The Engineer’s Mandate: Becoming Fluent in Stochastic Design
This shift is not simply about changing tools; it’s about changing the fundamental way we think about correctness. It is a fusion of computer science, mathematics, and statistical analysis.
For the embedded engineer, the mandate is clear:
- Embrace a Hybrid Methodology: Recognize that Formal Verification remains essential for small, critical system kernels and hardware elements, while Probabilistic Formal Methods (PMC/PTA) are the necessary tool for modeling the complex, interacting, and non-deterministic whole.
- Develop Statistical Literacy: A deep understanding of probability distributions, Extreme Value Theory, Markov models, and statistical analysis is rapidly becoming as crucial as fluency in C/C++ and assembly.
- Drive Collaboration: The boundary between the traditional “tester” and “developer” dissolves. The new role is the Verification Engineer who must be fluent in both the hardware/software stack and the probabilistic models used to argue for safety. The safety team must directly inform the system’s runtime behavior based on calculated statistical risk.

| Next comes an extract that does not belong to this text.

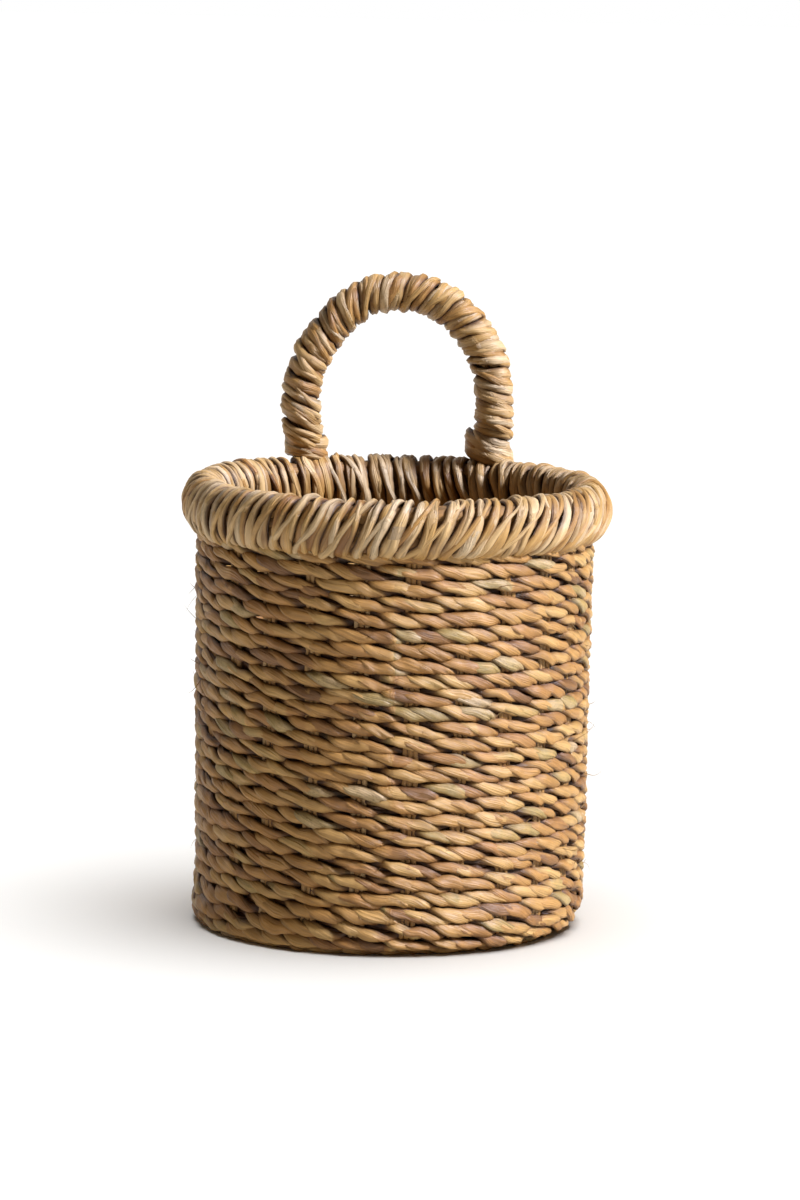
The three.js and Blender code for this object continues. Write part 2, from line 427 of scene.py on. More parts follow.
def finish_tree(tree, geometry, position, leaf, tone, run, light=1.0):
    """Stores what the leaf material reads, sets the points, closes the seams and ends the tree."""
    geometry = store(tree, geometry, "leaf_run", "FLOAT2", "CORNER", run)
    # The next attribute carries painted shade: a factor that darkens the leaf's colour in its crevices.
    geometry = store(tree, geometry, "leaf_painted_shade", "FLOAT", "POINT", light)
    geometry = store(tree, geometry, "leaf_seed", "FLOAT", "POINT", leaf)
    geometry = store(tree, geometry, "leaf_tone", "FLOAT", "POINT", tone)
    place = tree.nodes.new("GeometryNodeSetPosition")
    tree.links.new(geometry, place.inputs["Geometry"])
    tree.links.new(position, place.inputs["Position"])
    merge = tree.nodes.new("GeometryNodeMergeByDistance")
    merge.inputs["Distance"].default_value = MERGE_DISTANCE
    tree.links.new(place.outputs[0], merge.inputs["Geometry"])
    smooth = tree.nodes.new("GeometryNodeSetShadeSmooth")
    tree.links.new(merge.outputs[0], smooth.inputs[0])
    realize = tree.nodes.new("GeometryNodeRealizeInstances")
    tree.links.new(smooth.outputs[0], realize.inputs[0])
    paint = tree.nodes.new("GeometryNodeSetMaterial")
    tree.links.new(realize.outputs[0], paint.inputs["Geometry"])
    group = next(node for node in tree.nodes if node.bl_idname == "NodeGroupInput")
    tree.links.new(group.outputs["Material"], paint.inputs["Material"])
    output = tree.nodes.new("NodeGroupOutput")
    tree.links.new(paint.outputs[0], output.inputs[0])
    return tree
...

The future of embedded systems, autonomous, intelligent, and operating in the open world, depends on our ability to manage uncertainty with mathematical rigor. Probabilistic guarantees provide the only path forward to building systems of unprecedented complexity that are not only high-performing but demonstrably safe within a defined, quantifiable measure of confidence. It’s an exciting, challenging frontier, and the engineers who master this domain will be the architects of tomorrow’s most advanced technology.